Edição nº 1800 - 5 de julho de 2023

Guilherme D'Oliveira Martins
O ENTUSIASMO DA LEITURA

Há dias, na iniciativa “miúdos a votos”, pediram-me que escolhesse um livro. O embraço da escolha pôs-se. Optei pelo clássico britânico que primeiro me foi contado a partir da língua original por uma tia, tinha eu seis anos. Hesitei diante da adaptação de Branquinho da Fonseca, militante da boa leitura, em “No Rasto do Corsário” sobre Fernão Mendes Pinto, mas não tive tempo para decidir de outro modo.
A importância da narrativa e da leitura, o contacto com o livro é essencial para uma formação equilibrada e para uma aprendizagem atenta, crítica, com sentido da proporção, da perspetiva e dos valores, a que se chamou já “literacia profunda”. A minha escolha poderia abranger outros exemplos, mas fiquei-me por Jonathan Swift (1667-1745), poeta e clérigo que se destacou como um severo crítico dos costumes do seu tempo. Natural de Dublin, popularizou-se como o mais célebre dos escritores satíricos de língua inglesa. Teria começado a escrever o mais conhecido dos seus livros em 1714, “Viagens a diversos países remotos do mundo em quatro partes, por Lemuel Gulliver, a princípio cirurgião e mais tarde capitão de vários navios”, sendo o objetivo da obra não deleitar os leitores, mas sim alertá-los para os males de que uma sociedade pode padecer. Por essa razão a impressão tipográfica das “Viagens” foi rodeada das maiores cautelas, com recurso a diversas tipografias e, mesmo assim, com algumas passagens suprimidas, para evitar dissabores com a justiça lenta ou os favores ilegítimos. Longe de utopias, o que estava em causa era a crítica da realidade pelo uso da ironia.

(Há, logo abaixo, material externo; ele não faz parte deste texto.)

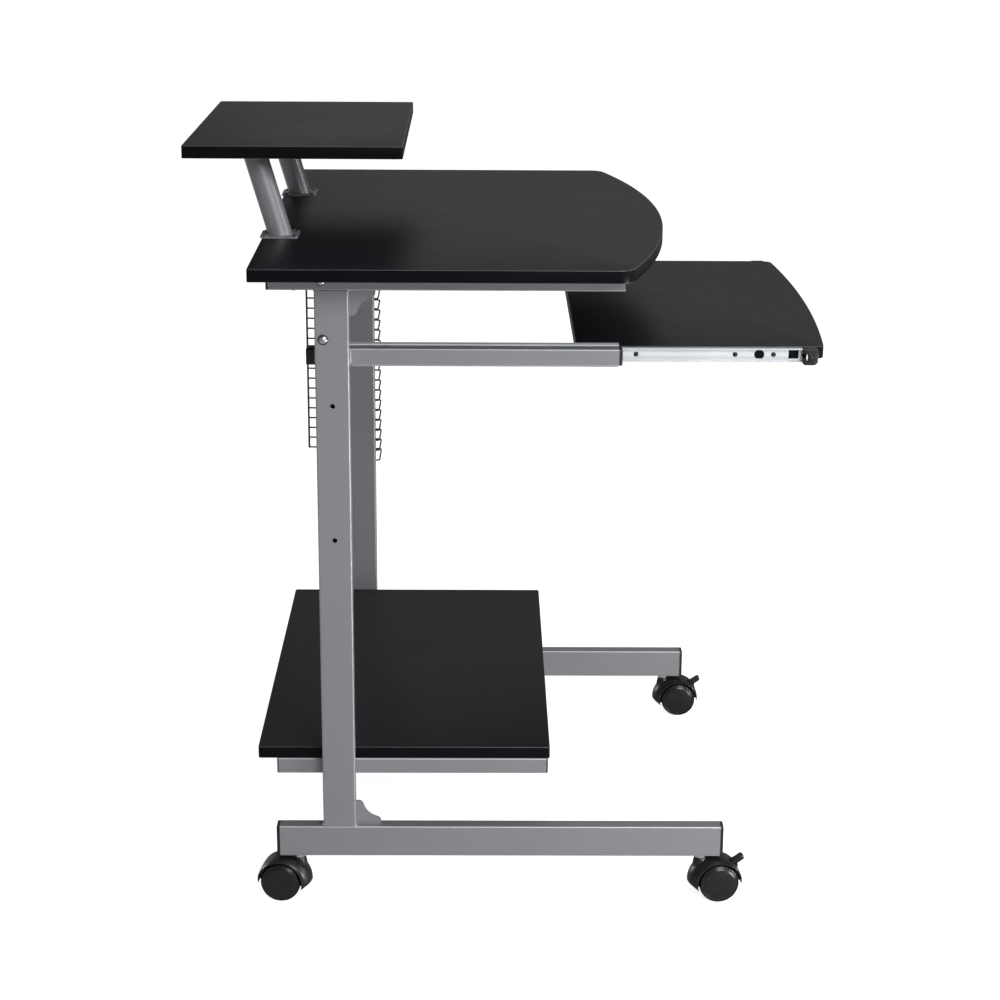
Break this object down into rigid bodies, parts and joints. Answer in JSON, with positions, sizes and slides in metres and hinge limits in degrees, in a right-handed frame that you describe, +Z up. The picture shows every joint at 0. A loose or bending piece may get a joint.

Liliput é o primeiro dos destinos descrito, situado algures no Índico, como país de pequeníssimos seres humanos, exemplos de cobiça e inveja. Aí o austero imperador estipulou uma ração diária alimentar correspondente ao sustento de 1728 liliputianos, segundo complexos cálculos dos matemáticos considerando que a altura de Lemuel era doze vezes superior à deles. Seguiu-se Brobdingnag, na costa Oeste da América do Norte, onde o viajante encontraria uma sociedade com habitantes 22 vezes maiores do que ele – que lhe deram oportunidade para discutir as forças e as fraquezas políticas das Ilhas britânicas e da Europa, verificando a fragilidade da cultura deste povo. A terceira parte tinha lugar perto da Índia, na bizarra ilha voadora de Laputa, onde o culto das artes e das ciências se revelava burocrático e inútil, em Balnibardi, onde a ficção científica se confundia com o absurdo, em Glubbdubdrib onde um mago permitia o diálogo com Homero, Aristóteles e Descartes, em Luggnagg onde havia seres imortais, condenados a uma terrível velhice eterna e no Japão, onde se sentiam os efeitos da intolerância religiosa. Tudo terminava no país dos Houyhnhnms, uma raça de cavalos falantes que governavam um povo de que faziam parte os Yahoos, humanoides com razão elementar e odor pestífero, que exacerbavam os defeitos da humanidade. Naturalmente que Gulliver foi declarado um perigo para a sociedade e devolvido á condição de náufrago, sendo resgatado por um navio português, comandado pelo capitão Pedro Mendes, figura cortês e bondosa, que o trouxe até Lisboa, depois da experiência com os misteriosos Yahoos que tinham causado tão negativa impressão sobre a humanidade… Os portugueses começaram por descrer de tudo quanto Gulliver contava, o que muito o ofendeu, tomando o relato como uma fantasia, fruto de imaginação pródiga.
“O capitão, um homem sensato, após várias tentativas para me apanhar em falso na minha história, aprendeu finalmente a aceitar a minha veracidade como tal”. Mesmo assim, Gulliver tem o cuidado de afirmar que a sua descrição sobre os males que encontrou “não se aplica de modo nenhum à nação britânica que pode ser tomada como exemplo para todo o mundo pela sua sensatez, cuidado e justiça” … Resta saber que significaria esta desculpa final, se um cuidado com a censura, se um remate moralizador… Responderá sempre o leitor.